# The problem
Count every line that holds the string "from", then give that number alone.

# Data segment
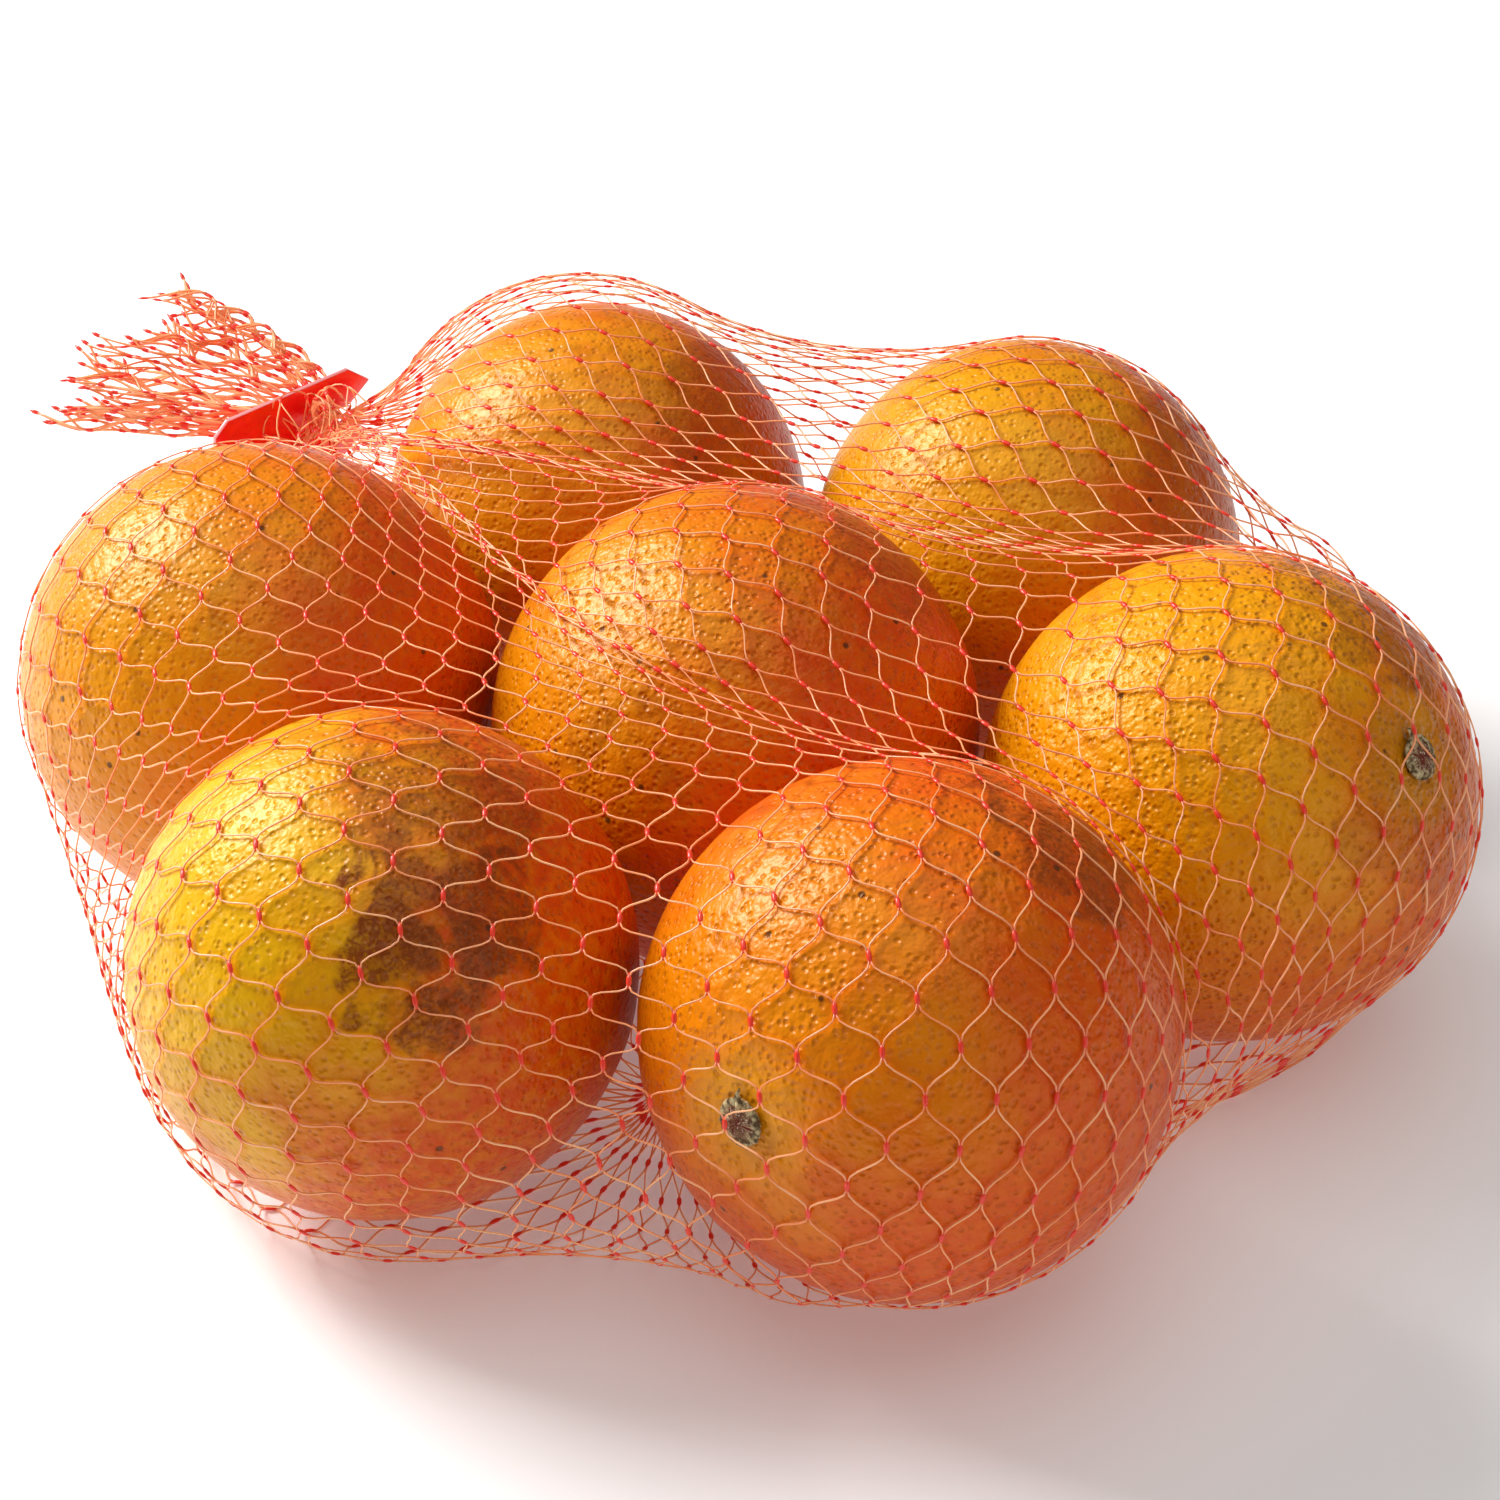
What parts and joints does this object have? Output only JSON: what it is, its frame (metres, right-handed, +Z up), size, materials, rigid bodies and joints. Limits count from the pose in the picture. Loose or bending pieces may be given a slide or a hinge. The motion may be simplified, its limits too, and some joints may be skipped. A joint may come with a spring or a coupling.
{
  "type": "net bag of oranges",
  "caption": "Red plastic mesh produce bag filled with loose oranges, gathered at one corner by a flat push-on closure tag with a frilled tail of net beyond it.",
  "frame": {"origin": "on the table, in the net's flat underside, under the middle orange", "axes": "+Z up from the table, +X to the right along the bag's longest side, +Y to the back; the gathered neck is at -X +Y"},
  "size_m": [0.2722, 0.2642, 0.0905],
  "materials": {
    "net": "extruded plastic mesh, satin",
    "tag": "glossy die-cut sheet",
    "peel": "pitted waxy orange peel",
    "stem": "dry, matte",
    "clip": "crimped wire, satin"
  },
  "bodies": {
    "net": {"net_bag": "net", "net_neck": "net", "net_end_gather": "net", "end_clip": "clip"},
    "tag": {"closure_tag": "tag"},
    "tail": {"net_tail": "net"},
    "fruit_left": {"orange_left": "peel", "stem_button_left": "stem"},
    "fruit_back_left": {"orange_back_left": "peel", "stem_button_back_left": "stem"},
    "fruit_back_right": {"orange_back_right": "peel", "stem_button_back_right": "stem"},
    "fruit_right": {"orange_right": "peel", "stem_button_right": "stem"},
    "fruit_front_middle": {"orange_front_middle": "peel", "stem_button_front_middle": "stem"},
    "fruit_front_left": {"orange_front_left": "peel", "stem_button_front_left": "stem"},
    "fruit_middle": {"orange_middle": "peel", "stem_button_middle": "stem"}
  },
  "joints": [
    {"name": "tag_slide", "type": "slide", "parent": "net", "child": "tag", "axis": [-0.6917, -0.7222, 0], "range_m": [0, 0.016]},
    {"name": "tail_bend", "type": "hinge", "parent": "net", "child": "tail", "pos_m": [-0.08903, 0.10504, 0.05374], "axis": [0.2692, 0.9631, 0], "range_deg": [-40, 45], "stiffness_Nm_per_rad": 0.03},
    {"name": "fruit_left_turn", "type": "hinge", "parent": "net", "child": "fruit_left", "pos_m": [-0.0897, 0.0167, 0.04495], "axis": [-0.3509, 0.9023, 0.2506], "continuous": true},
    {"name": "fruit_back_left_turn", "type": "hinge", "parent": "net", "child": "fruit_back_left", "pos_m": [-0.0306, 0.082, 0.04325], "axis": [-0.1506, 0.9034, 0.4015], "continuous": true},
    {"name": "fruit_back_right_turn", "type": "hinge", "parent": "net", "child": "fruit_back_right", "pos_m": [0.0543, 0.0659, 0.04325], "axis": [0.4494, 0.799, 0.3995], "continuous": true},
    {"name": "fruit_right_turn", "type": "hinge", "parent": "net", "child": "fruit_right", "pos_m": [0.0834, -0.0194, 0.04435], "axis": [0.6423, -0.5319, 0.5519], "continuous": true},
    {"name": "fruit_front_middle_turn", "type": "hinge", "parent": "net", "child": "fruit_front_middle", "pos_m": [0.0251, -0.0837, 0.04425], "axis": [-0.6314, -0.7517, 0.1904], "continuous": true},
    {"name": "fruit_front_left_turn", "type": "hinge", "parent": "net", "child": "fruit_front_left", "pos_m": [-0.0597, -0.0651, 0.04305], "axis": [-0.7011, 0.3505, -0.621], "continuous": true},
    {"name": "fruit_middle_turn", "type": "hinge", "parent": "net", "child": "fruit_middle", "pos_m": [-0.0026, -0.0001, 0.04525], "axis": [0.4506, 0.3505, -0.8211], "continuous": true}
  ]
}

# Complete answer
2